Summary: Astronomer Chandra Wickramasinghe is director of the Cardiff Centre for Astrobiology. He is a former student of Fred Hoyle, with whom he co-developed the modern theory of panspermia. Wickramasinghe, who proposed in 1974 that dust in interstellar space and in comets was largely organic, is currently developing methods for detecting life processes in space.
By Robert Roy Britt
Senior Science Writer
Astronomer Chandra Wickramasinghe is director of the Cardiff Centre for Astrobiology. He is a former student of Fred Hoyle, with whom he co-developed the modern theory of panspermia. Wickramasinghe, who proposed in 1974 that dust in interstellar space and in comets was largely organic, is currently developing methods for detecting life processes in space.
We reached Wickramasinghe via e-mail while he was visiting the Centre for Astronomy in Pune, India, and got his thoughts on recent news that has lent support to the panspermia theory.
SPACE.com: Do you think there will be mild, or perhaps significant renewed interest in panspermia?
Wickramasinghe: With every new piece of experimental/observational evidence that comes to light showing that microbial life can withstand the rigors of space travel, there is a renewed interest in panspermia. Until recently, panspermia was not even regarded as scientific hypothesis. Now that has changed.
The general view still prevailing is that although life could easily be transported, terrestrial life must have begun on Earth. There is no logic that demands that and at the present time all the evidence is against that point of view.
SPACE.com: While most scientists seem to support panspermia as a possibility, I've never seen an expression of the chances that it is the method for originating life on Earth. What do you think are the odds that panspermia is the cause, as opposed to the "primordial soup" idea?
Wickramasinghe: The survival properties of bacteria under extreme conditions show clearly the feasibility of transferring microbial life across galactic distances. On the other hand the emergence of life from a primordial soup on the Earth is merely an article of faith that scientists are finding difficult to shed. There is no experimental evidence to support this at the present time.
Indeed all attempts to create life from non-life, starting from Pasteur, have been unsuccessful. Also recent geological evidence indicates that life was present on Earth over 3.6 billion years ago, at a time when the Earth was being pummeled by comet and meteorite impacts, and no primordial soup could have been expected to brew.
Not all microbes in interstellar space would survive of course, but the survival of even a minute fraction of microbes leaving one solar system and reaching the next site of planet formation would be enough for panspermia to be overwhelmingly more probable than starting life from scratch in a new location.
The odds against microbes surviving such a space journey pales into insignificance when compared with the insuperable odds against starting life anew in a warm little pond on the Earth.

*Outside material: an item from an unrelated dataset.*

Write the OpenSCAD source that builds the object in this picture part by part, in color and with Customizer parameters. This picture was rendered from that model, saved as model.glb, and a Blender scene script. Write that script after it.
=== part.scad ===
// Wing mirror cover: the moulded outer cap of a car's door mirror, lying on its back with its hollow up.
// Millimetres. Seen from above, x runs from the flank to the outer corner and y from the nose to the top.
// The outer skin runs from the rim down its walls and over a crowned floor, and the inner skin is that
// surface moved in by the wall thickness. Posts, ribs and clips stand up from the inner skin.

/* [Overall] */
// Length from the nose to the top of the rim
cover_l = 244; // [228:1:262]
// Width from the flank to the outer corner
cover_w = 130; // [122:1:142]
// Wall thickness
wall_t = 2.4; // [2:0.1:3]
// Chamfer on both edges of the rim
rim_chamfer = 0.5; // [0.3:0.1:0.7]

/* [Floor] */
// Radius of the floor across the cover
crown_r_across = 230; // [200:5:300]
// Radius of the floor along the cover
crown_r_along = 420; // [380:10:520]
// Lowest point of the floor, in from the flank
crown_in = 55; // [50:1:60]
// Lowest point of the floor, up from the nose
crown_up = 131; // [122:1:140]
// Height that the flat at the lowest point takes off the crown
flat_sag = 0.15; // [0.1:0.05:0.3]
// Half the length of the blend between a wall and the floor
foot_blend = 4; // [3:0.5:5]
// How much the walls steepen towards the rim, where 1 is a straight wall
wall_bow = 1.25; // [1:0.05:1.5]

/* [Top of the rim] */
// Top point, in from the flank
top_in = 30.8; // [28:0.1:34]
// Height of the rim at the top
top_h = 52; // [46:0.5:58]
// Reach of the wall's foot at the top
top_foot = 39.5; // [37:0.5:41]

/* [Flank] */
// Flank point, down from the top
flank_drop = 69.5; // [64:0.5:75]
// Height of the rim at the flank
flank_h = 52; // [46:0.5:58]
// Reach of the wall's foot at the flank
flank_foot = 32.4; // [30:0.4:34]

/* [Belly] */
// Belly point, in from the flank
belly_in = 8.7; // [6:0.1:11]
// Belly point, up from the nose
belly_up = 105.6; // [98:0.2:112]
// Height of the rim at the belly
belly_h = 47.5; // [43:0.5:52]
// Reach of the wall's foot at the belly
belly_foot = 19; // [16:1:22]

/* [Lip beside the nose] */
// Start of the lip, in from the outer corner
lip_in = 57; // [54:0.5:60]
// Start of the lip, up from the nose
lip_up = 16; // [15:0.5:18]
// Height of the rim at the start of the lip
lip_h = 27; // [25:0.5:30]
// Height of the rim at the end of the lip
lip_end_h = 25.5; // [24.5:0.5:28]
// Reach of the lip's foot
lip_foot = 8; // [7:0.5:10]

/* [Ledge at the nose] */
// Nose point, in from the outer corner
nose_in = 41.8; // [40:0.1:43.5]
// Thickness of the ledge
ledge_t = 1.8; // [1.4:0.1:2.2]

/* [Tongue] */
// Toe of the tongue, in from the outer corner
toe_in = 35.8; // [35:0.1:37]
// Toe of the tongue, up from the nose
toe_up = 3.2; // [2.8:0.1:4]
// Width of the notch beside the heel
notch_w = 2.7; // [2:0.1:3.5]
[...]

SPACE.com: If life did not start on Earth, where and how did it start? Describe your view of the most likely sequence of events that led to life on Earth.

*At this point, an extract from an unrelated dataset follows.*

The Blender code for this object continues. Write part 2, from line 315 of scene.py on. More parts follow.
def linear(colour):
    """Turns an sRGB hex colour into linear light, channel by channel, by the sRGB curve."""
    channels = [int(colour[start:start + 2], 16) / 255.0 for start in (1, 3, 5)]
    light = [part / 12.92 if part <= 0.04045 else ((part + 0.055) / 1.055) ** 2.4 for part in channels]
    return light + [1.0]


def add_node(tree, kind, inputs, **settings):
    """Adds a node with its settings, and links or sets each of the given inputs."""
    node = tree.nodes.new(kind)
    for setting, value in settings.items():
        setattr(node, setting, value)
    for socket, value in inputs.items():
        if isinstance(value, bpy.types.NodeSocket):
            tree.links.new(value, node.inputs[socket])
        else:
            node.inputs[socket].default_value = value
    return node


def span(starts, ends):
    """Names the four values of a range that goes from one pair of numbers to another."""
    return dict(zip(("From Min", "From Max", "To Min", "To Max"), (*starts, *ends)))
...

Wickramasinghe: The steps as I see them are thus:
Life got started on a cosmological scale including the combined resources of all the comets around all the stars in all the galaxies of the entire universe.

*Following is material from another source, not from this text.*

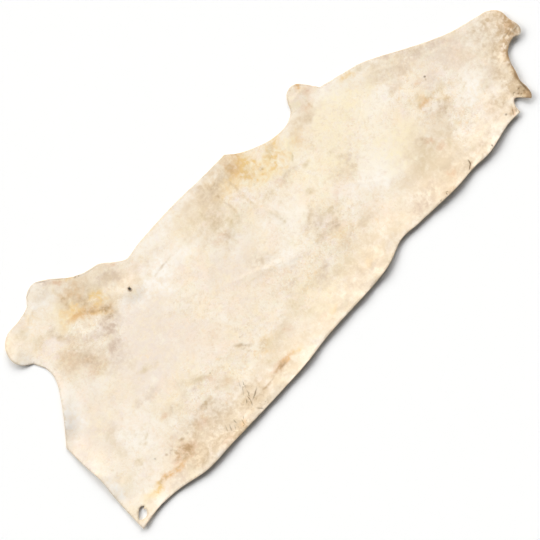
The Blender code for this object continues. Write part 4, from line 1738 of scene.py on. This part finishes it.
@dataclass(frozen=True)
class FleshSide:
    """The flesh side of the same leather, split level by a machine and left unfinished.

    It has a short suede nap in drifting patches, with faint vein marks, and takes light
    softly with a little sheen.

    Attributes:
        colour: the nap where it leans one way.
        shaded: the nap where it leans the other way.
        patch: the size of such a patch, in millimetres.
        nap: between two tufts. Real ones are 0.2 mm apart, and these are drawn coarser.
        nap_depth: in millimetres.
        vein: between two vein marks.
        vein_depth: in millimetres.
        roughness: of the nap.
        sheen: how much the nap catches light at a low angle.
    """

    colour: str = "#E9D5B4"
    shaded: str = "#D6BC95"
    patch: float = 70.0
    nap: float = 1.2
    nap_depth: float = 0.3
    vein: float = 120.0
    vein_depth: float = 1.0
    roughness: float = 0.95
    sheen: float = 0.15

    def material(self) -> bpy.types.Material:
        """Make the finish of the flesh side: nap in two shades over low vein marks.

        Returns:
            The material.
        """
        material, tree, shader, place = start_material("flesh_side_suede")
        colour, shaded = linear_colour(self.colour), linear_colour(self.shaded)
        tufts = None
        for size, low, high, share in ((self.patch, 0.4, 0.65, 0.7), (self.nap, 0.35, 0.7, 0.5)):
            tufts = noise_at(tree, place, size, detail=4.0)
            amount = map_value(tree, tufts, low, high, high=share)
            colour = mix_colours(tree, amount, colour, shaded)
        veins = noise_at(tree, place, self.vein, detail=2.0, distortion=1.5, ridged=True)
        relief = bump(tree, tufts, 0.7, self.nap_depth, bump(tree, veins, 0.3, self.vein_depth))
        tree.links.new(colour, shader.inputs["Base Color"])
        tree.links.new(relief, shader.inputs["Normal"])
        shader.inputs["Roughness"].default_value = self.roughness
        shader.inputs["IOR"].default_value = LEATHER_IOR
        shader.inputs["Sheen Weight"].default_value = self.sheen
        return material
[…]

Once started, the robustness of life as demonstrated in the recent articles ensures its essential immortality. It survives and is repeatedly regenerated in the warm watery interiors of comets. The space between stars is littered with cometary debris, some of which contains the seeds of life.
Comets arriving at the Earth from the 100 billion-strong Oort cometary cloud of our solar system brought the first life onto our planet some 3,800 million years ago.
Evolution of life on the Earth was directed by the continued arrival of cometary bacteria, bacteria which must still be arriving at the present time.
SPACE.com: Where do you think it is most plausible that the seeds for terrestrial life would have come from? There is much talk of possible past or present life on Mars, Europa and Titan. Are these the three most likely candidates for having seeded Earth?
Wickramasinghe: There might have been some local transfers of microbes between some of the planets, e.g. Mars and Earth, and between planets and satellites such as Europa, and maybe Titan. But these are minor aspects of panspermia. The main transfer is: comets to interstellar and interplanetary space, back to comets, amplification in comets, transfer from comets to all prospective habitats on planets and planetary satellites.